According to Dr Wiseman laughter is an evolved response to tension or discomfort when we find ourselves dealing with situations that are not as we expect. The punchline of a joke is such a situation, as is a black man speaking chinese - from the point of view of an unsophisticated person who has just had all his preconceptions challenged.

Here’s another interesting finding from his two million respondents:

People from The Republic of Ireland, the UK, Australia and New Zealand expressed a strong preference for jokes involving word plays,

[i]Americans and Canadians much preferred gags where there was a sense of superiority

"Well, at least we’re not in Mexico: those taco-benders always say, “You like my sister?”

"Well, at least we’re not in mainland China: those gob-spitters always say, “Taiwan province.”

"Well, at least we’re not in Poland: those dimwits always say, “Light bulb’s out – we need another guy!”

"Well, at least we’re not in India: those great unwashed always say, “Ek rupie! Ek rupie!”

twmc,

i agree that humor has a variety of uses, most of them particularly useful and helpful to many. i guess i sort of furrow my brow when i hear humor that comes at the expense of another sort of people; being american, judging from that dr.'s comments, it’s sort of what we do, the humor we use to get through our lives.

in my experiences teaching (not in taiwan but elsewhere) i’ve used self-effacing humor a lot. i hesitate to make fun of others or those from another group for one because i don’t appreciate it when people are malicious about it–like i said, we americans like to pick on each other–and also because i don’t find it helpful for building a community or getting others to understand each other. but yeah, making a complete fool out of myself, that’s the key to my teaching technique.
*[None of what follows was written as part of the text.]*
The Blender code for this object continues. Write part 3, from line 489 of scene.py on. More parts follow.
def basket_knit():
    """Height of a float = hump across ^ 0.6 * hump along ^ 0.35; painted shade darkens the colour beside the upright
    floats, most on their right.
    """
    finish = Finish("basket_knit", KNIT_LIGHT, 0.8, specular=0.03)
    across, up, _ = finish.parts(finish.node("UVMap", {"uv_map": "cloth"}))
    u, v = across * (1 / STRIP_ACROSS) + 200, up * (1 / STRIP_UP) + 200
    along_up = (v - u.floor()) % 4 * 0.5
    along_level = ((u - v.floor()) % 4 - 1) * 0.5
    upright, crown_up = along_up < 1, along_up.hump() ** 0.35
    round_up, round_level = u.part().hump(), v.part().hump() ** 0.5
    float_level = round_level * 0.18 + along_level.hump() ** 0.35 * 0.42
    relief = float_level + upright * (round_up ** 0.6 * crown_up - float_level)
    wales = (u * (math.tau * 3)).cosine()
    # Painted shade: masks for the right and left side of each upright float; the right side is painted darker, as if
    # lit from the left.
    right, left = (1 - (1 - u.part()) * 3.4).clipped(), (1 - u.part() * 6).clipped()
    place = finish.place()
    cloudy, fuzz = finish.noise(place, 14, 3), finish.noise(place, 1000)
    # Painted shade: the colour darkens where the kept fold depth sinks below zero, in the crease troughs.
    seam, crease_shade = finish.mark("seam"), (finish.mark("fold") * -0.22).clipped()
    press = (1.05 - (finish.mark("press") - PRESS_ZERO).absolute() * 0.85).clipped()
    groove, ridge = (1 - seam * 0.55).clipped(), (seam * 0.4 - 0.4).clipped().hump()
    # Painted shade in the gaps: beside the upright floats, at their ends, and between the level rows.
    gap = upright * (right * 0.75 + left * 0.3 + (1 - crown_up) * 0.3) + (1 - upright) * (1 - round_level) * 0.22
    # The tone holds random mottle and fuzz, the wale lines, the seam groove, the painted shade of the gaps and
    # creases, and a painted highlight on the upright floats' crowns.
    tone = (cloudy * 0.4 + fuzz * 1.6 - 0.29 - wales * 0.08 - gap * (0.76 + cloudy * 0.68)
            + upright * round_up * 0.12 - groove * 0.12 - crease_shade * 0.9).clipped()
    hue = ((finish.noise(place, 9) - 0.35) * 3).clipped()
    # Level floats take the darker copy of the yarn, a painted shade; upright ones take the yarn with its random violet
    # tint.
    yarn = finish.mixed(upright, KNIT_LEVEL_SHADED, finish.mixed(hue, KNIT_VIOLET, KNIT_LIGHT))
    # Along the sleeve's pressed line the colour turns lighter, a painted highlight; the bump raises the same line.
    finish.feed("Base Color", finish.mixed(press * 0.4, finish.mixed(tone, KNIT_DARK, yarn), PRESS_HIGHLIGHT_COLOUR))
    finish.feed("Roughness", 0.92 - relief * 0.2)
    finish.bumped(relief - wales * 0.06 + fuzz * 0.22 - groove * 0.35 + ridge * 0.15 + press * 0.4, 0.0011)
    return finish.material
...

but about humor that takes to task another culture, the reason why i address it is because in my experience such humor usually masks a more serious prejudice that the person may express through the joke but not really realize. for example, i am from a particularly segregated city in the midwestern US, Saint Louis. frankly, people from both “sides” rarely interact meaningfully and so move on in life perpetuating those prejudices. as a youth i was brought up never to trust a white person, but because of my experiences outside of the home with friends from school i was able to counter that upbringing and look at people as people, not without their racial culture or ethnic heritage or sexual orientation but primarily as a person. yet i’d say that in my experience few get to that point where they counter that prejudice that they internalize from humor and snide comments. the average person’s intuitive knowledge of a different culture gets reinforced by such comments because he/she hasn’t really known someone of that community, befriended someone of that culture.
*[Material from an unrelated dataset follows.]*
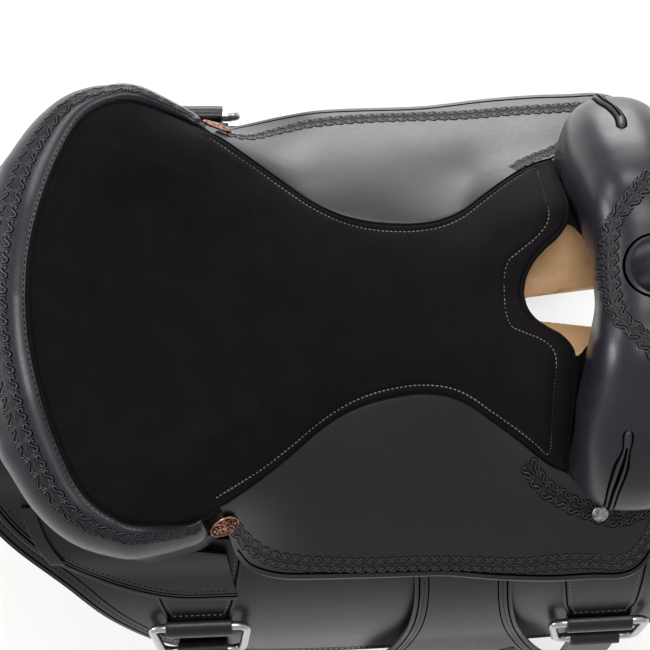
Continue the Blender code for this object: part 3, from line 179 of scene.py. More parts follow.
@dataclass(frozen=True)
class Leather(Finish):
    """Vegetable-tanned or chrome-tanned leather with pores, mottling and worn edges."""

    roughness: float = 0.36
    pore_mm: float = 0.9
    depth_mm: float = 0.05
    mottle_mm: float = 38.0
    fibre_mm: float = 3.2
    coat: float = 0.12
    carved: bool = False
    slot: str = "smooth_leather"

    def look(self, tree: Tree, place: Link) -> Inputs:
        """Pore bump, two scales of colour and a waxy coat, and painted shade where it is carved: black
        grooves with no reflection.
        """
        mottle, fibre = (node(tree, "TexNoise", "Fac", {"Vector": place, "Scale": 1 / (size * MM),
                                                        "Detail": detail, "Roughness": rough})
                         for size, detail, rough in ((self.mottle_mm, 4.0, 0.6), (self.fibre_mm, 5.0, 0.7)))
        pores = node(tree, "TexVoronoi", "Distance", {"Vector": place, "Scale": 1 / (self.pore_mm * MM)})
        height = node(tree, "Math", "Value", {0: pores, 1: fibre}, operation="ADD")
        worn = node(tree, "MapRange", "Result", {"Value": node(tree, "NewGeometry", "Pointiness"),
                                                 "From Min": 0.53, "From Max": 0.62, "To Max": 0.35})
        dyed = node(tree, "Mix", 2, {"Factor": 0.35, 6: self.toned(tree, mottle, 0.3, 0.7),
                                     7: self.toned(tree, fibre, 0.35, 0.65)}, data_type="RGBA")
        look = {"IOR": 1.5, "Coat Weight": self.coat, "Coat Roughness": 0.3}
        look["Base Color"] = node(tree, "Mix", 2, {"Factor": worn, 6: dyed, 7: srgb("#6b6b70")},
                                  data_type="RGBA")
        look["Roughness"] = node(tree, "MapRange", "Result", {
            "Value": fibre, "From Min": 0.3, "From Max": 0.7, "To Min": self.roughness - 0.05,
            "To Max": self.roughness + 0.07})
        look["Normal"] = node(tree, "Bump", "Normal", {"Height": height, "Distance": self.depth_mm * MM,
                                                       "Strength": 0.7})
        # Painted shade: where the tone falls to 0, the carved leather turns black, fully rough and black
        # metal, so its grooves show neither colour nor reflection.
        if self.carved:
            tone = node(tree, "Attribute", "Fac", attribute_name="tone")
            look["Coat Weight"] = 0.0
            look["Base Color"] = node(tree, "Mix", 2, {"Factor": tone, 6: srgb("#020202"),
                                                       7: look["Base Color"]}, data_type="RGBA")
            look["Roughness"] = node(tree, "MapRange", "Result", {"Value": tone, "To Min": 0.95,
                                                                  "To Max": look["Roughness"]})
            look["Metallic"] = node(tree, "Math", "Value", {0: 1.0, 1: tone}, operation="SUBTRACT",
                                    use_clamp=True)
        return look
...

unfortunately i can’t even count how many times in the past few weeks, even from close friends and family, i’ve heard some snide remark about people of asian descent: “you watch out for them girls, they got vd; don’t sell your body parts, you know they buy them over there; don’t eat any dog…” etc. etc. and even though the people who said that kind of stuff didn’t really intend to denigrate another culture through their ignorance, they still said it. what can i do but try to figure out a way for them to see their ignorance?

after a comment by someone, i’ve found that by simply asking, “what did you mean by that?” gets the person questioning their own words and gets them to examine just what could lie beneath what they may consider as a harmless joke. that’s the question i should’ve asked dave instead of trying to expose what i saw as the underlying tones in his comment and jumping down his throat even though i didn’t mean to. i’ve also found that by simply reacting in a different way than expected–ie. not laughing–can have a similar effect. it’s all about just getting that person to think.

i agree that taiwan is not our country and that it’s not our responsibility or even place to change their culture. yet i don’t think that asking someone to defend their statement or think about what they stated is changing culture. i think it’s simply teaching people how to think more thoroughly about the implications of their speech.

it’s also important to pick one’s battles. for instance, if it’s someone i don’t even know that well, i’ll take a different, more indirect approach than if it’s say my father. in any situation, i try to do it out of love, and i’m far from perfect at it. so yeah, it’s not cool to harp on my students the first day. but it’s also important not to forget that comment and to find another time more appropriate to address it.

When discussing stereotypes with your Taiwanese students be aware that probably none of them has ever spoken more than a couple of sentences with a foreigner (except maybe an English teacher), much less had one for a friend, so they will surely buy into whatever racist generalization they are fed, especially by their worldly foreign teacher.

When I taught conversation classes, I was shocked when an apparently bright student told me, “I hate all Japanese people.” Wanting to prompt deeper consideration, I passed out discussion questions in my classes, asking how Chinese and Japanese people dress, speak and think differently from Taiwanese, but I dropped that assignment when I discovered that none of my students had ever met an actual Chinese or Japanese person and their answers were solely conjecture based on TV and other biased sources.

Yup, you’re both right.

And, much as I believe in us all being able to laugh at ourselves and each other together, the sad truth is that a lot of people laugh at others as a way of expressing their own negative feelings.

I’ve been appalled at some of the ‘jokes’ that people who see me as one of their own have told me. Sharing a joke is one way of forming bonds, important for a teacher, but yeah - it can also serve to reinforce prejudice. Wish I knew what the answer was.

On a positive note, I met an Irishman once who expressed views about Northern Ireland that were at odds with my own. I kept fairly quiet and he later told me a joke that I couldn’t help finding funny.

Although we had differing views about a particular topic, we both realized that we had a lot more in common than we had believed. We both agreed that the butt of the joke, with whom I am allegedly allied, is more different from ‘us’ than we are from each other. And thus a rift was healed, at least on a personal level, and we became good friends.